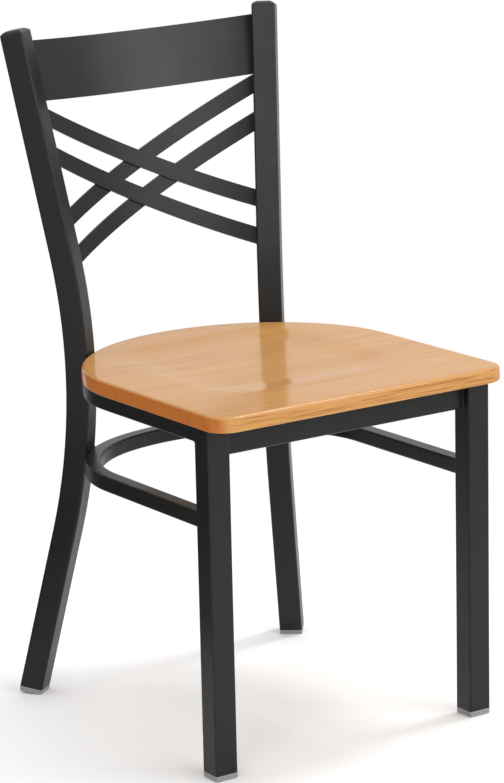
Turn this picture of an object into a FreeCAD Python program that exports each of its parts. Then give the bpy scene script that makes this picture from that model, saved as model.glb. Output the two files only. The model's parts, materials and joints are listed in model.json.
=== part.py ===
import FreeCAD, Part
import math
import os

# Cross back dining chair: steel tube frame, crossed slats in the back, wooden seat.
# Sizes are in millimetres. X runs to the right, Y to the back and Z up, and left
# and right are as seen from the front. While the chair is built, Y = 0 is the front
# face of the front legs at the seat. In the end the origin is on the floor, at the
# middle of the chair's width and depth.

# Square tube of the front legs and the back posts
TUBE = 29.5
TUBE_WALL = 1.6
TUBE_CORNER = 2.5

# Square tube of the seat ring and the lower stretcher
RING_TUBE = 19.0
RING_WALL = 1.5
RING_CORNER = 2.5

# Wooden seat
SEAT_UNDERSIDE = 420.0
SEAT_THICKNESS = 18.0
SEAT_WIDTH = 401.0
SEAT_OVERHANG = 32.0
SEAT_FRONT_CORNER = 27.0
SEAT_ARC_OFFSET = 10.5
SEAT_ARC_STEP = 11.2
SEAT_POST_GAP = 0.4
SEAT_TOP_ROUND = 4.5
SEAT_BOTTOM_ROUND = 2.0

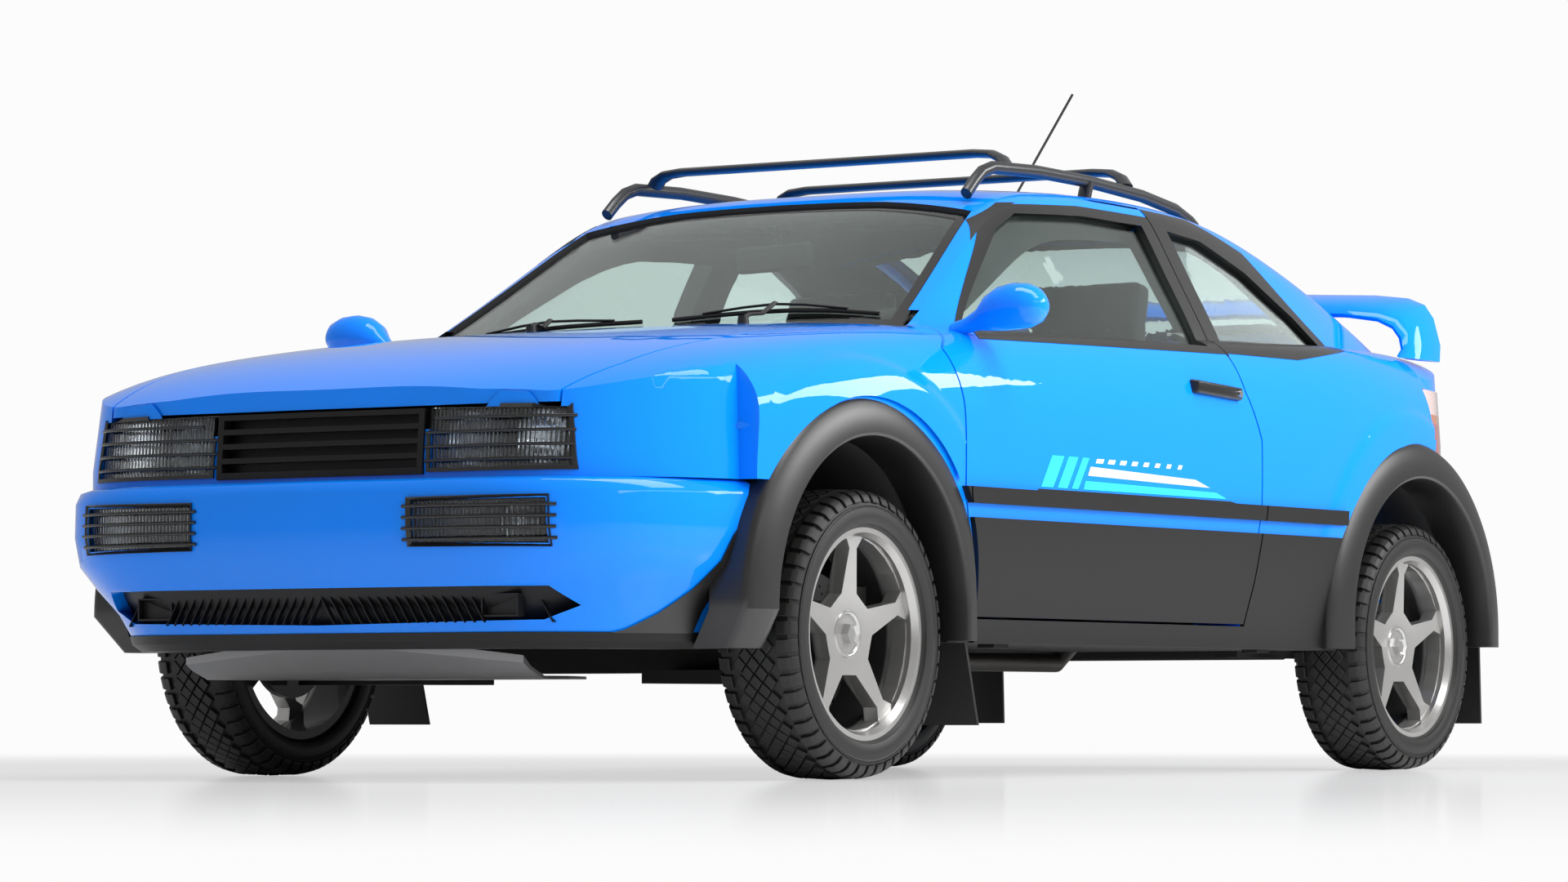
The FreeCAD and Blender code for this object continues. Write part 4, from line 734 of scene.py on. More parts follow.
under_wing = skin_tree("side_frames", "tailgate")
wing = bmesh.new()
rings = []
for sign, sections in ((-1.0, WING_SECTIONS[::-1]), (1.0, WING_SECTIONS[1:])):
    for front, rear, (facing_x, facing_z) in sections:
        start, chord = Vector(front), Vector(rear) - Vector(front)
        up = Vector((facing_x, 0.0, facing_z)).normalized() * WING_THICK
        ring = [start + chord * along + up * out for along, out in BLADE]
        rings.append([(sign * p.x, FRONT_AXLE + p.y, p.z) for p in ring])
loft(wing, rings)
for v in wing.verts:
    spot = from_above(under_wing, v.co.x, v.co.y)
    if spot is not None:
        v.co.z = max(v.co.z, spot.z + WING_CLEARANCE)
new_piece("rear_wing_blade", wing, [blue_lacquer], "tailgate", "rear_wing")
feet = bmesh.new()
for sign in (-1.0, 1.0):
    block(feet, WING_FOOT, (sign * WING_FOOT_PLACE[0], WING_FOOT_PLACE[1], WING_FOOT_PLACE[2]))
bevelled(feet, feet.edges[:], 0.006)
new_piece("rear_wing_feet", feet, [blue_lacquer], "tailgate")


# Roof rack. Graphite powder coated aluminium: two rails of flat oval tube that bend down to the roof at
# each end, a foot under the middle of each, and two flat crossbars whose ends bend down to the rails. The
# coating is dark with a soft sheen.
RAIL = [(0.488, 0.935, 1.292), (0.487, 0.970, 1.322), (0.486, 1.005, 1.346), (0.486, 1.050, 1.360),
        (0.488, 1.240, 1.366), (0.490, 1.467, 1.362), (0.490, 1.720, 1.348), (0.490, 1.880, 1.328),
        (0.490, 1.950, 1.306), (0.490, 1.975, 1.293)]
RAIL_FOOT = [(0.486, 1.455, 1.306), (0.488, 1.462, 1.335), (0.490, 1.470, 1.360)]
CROSSBAR = [(0.0, 0.0), (0.250, 0.0), (0.400, 0.0), (0.445, -0.004), (0.470, -0.016), (0.484, -0.036)]
CROSSBAR_PLACES = (1.120, 1.660)
CROSSBAR_HEIGHT = 1.402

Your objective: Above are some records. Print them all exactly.

Response below:
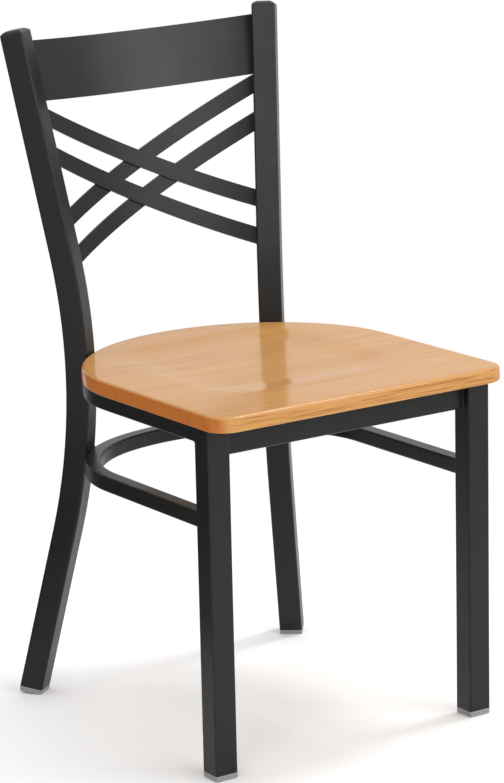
Turn this picture of an object into a FreeCAD Python program that exports each of its parts. Then give the bpy scene script that makes this picture from that model, saved as model.glb. Output the two files only. The model's parts, materials and joints are listed in model.json.
=== part.py ===
import FreeCAD, Part
import math
import os

# Cross back dining chair: steel tube frame, crossed slats in the back, wooden seat.
# Sizes are in millimetres. X runs to the right, Y to the back and Z up, and left
# and right are as seen from the front. While the chair is built, Y = 0 is the front
# face of the front legs at the seat. In the end the origin is on the floor, at the
# middle of the chair's width and depth.

# Square tube of the front legs and the back posts
TUBE = 29.5
TUBE_WALL = 1.6
TUBE_CORNER = 2.5

# Square tube of the seat ring and the lower stretcher
RING_TUBE = 19.0
RING_WALL = 1.5
RING_CORNER = 2.5

# Wooden seat
SEAT_UNDERSIDE = 420.0
SEAT_THICKNESS = 18.0
SEAT_WIDTH = 401.0
SEAT_OVERHANG = 32.0
SEAT_FRONT_CORNER = 27.0
SEAT_ARC_OFFSET = 10.5
SEAT_ARC_STEP = 11.2
SEAT_POST_GAP = 0.4
SEAT_TOP_ROUND = 4.5
SEAT_BOTTOM_ROUND = 2.0

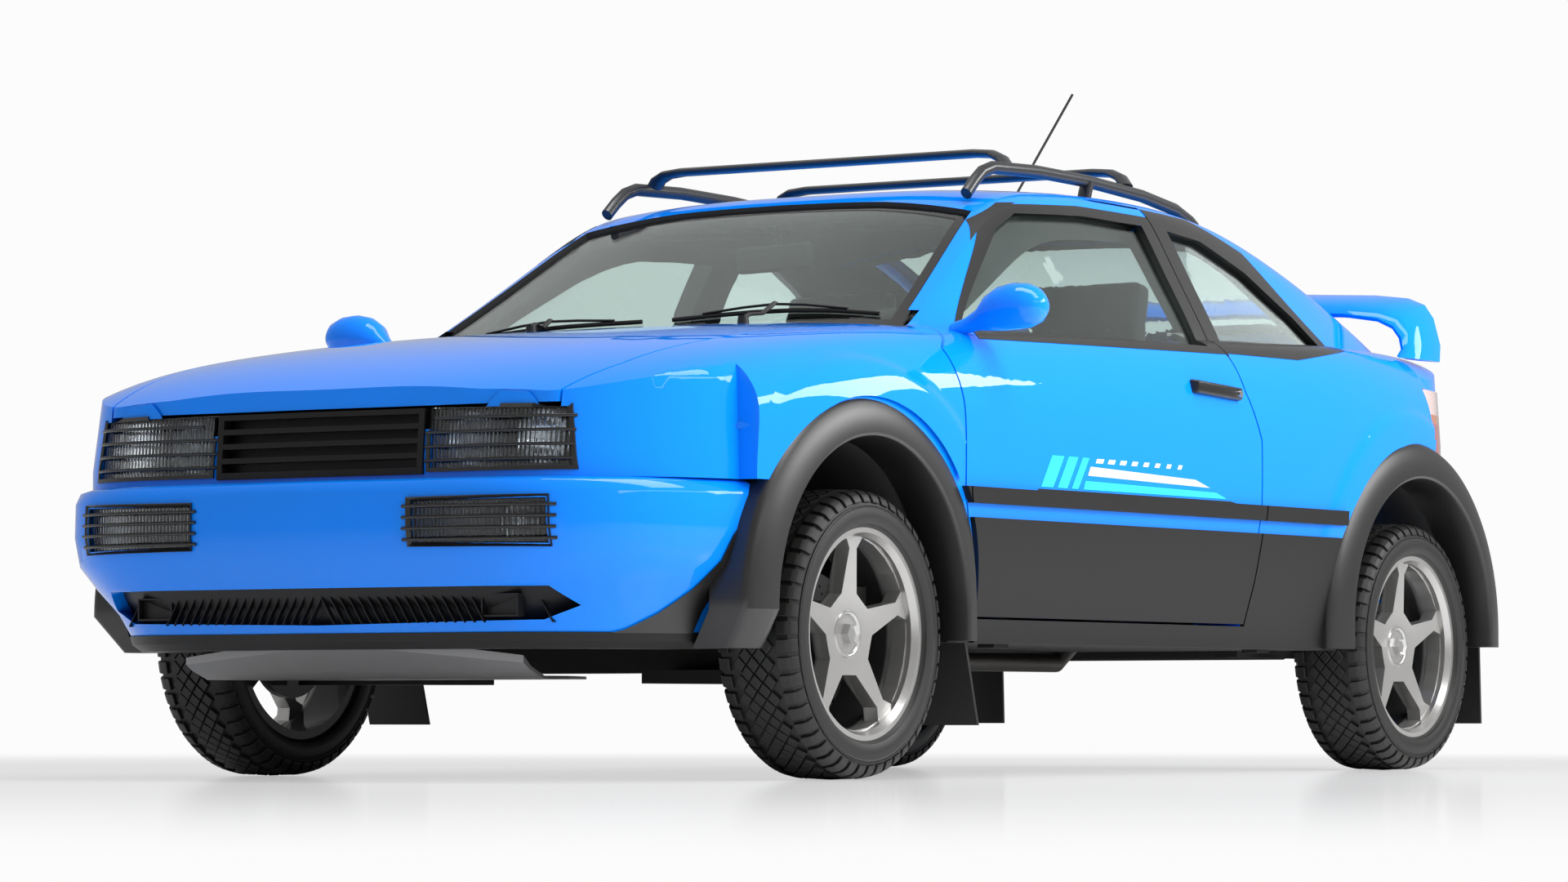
The FreeCAD and Blender code for this object continues. Write part 4, from line 734 of scene.py on. More parts follow.
under_wing = skin_tree("side_frames", "tailgate")
wing = bmesh.new()
rings = []
for sign, sections in ((-1.0, WING_SECTIONS[::-1]), (1.0, WING_SECTIONS[1:])):
    for front, rear, (facing_x, facing_z) in sections:
        start, chord = Vector(front), Vector(rear) - Vector(front)
        up = Vector((facing_x, 0.0, facing_z)).normalized() * WING_THICK
        ring = [start + chord * along + up * out for along, out in BLADE]
        rings.append([(sign * p.x, FRONT_AXLE + p.y, p.z) for p in ring])
loft(wing, rings)
for v in wing.verts:
    spot = from_above(under_wing, v.co.x, v.co.y)
    if spot is not None:
        v.co.z = max(v.co.z, spot.z + WING_CLEARANCE)
new_piece("rear_wing_blade", wing, [blue_lacquer], "tailgate", "rear_wing")
feet = bmesh.new()
for sign in (-1.0, 1.0):
    block(feet, WING_FOOT, (sign * WING_FOOT_PLACE[0], WING_FOOT_PLACE[1], WING_FOOT_PLACE[2]))
bevelled(feet, feet.edges[:], 0.006)
new_piece("rear_wing_feet", feet, [blue_lacquer], "tailgate")


# Roof rack. Graphite powder coated aluminium: two rails of flat oval tube that bend down to the roof at
# each end, a foot under the middle of each, and two flat crossbars whose ends bend down to the rails. The
# coating is dark with a soft sheen.
RAIL = [(0.488, 0.935, 1.292), (0.487, 0.970, 1.322), (0.486, 1.005, 1.346), (0.486, 1.050, 1.360),
        (0.488, 1.240, 1.366), (0.490, 1.467, 1.362), (0.490, 1.720, 1.348), (0.490, 1.880, 1.328),
        (0.490, 1.950, 1.306), (0.490, 1.975, 1.293)]
RAIL_FOOT = [(0.486, 1.455, 1.306), (0.488, 1.462, 1.335), (0.490, 1.470, 1.360)]
CROSSBAR = [(0.0, 0.0), (0.250, 0.0), (0.400, 0.0), (0.445, -0.004), (0.470, -0.016), (0.484, -0.036)]
CROSSBAR_PLACES = (1.120, 1.660)
CROSSBAR_HEIGHT = 1.402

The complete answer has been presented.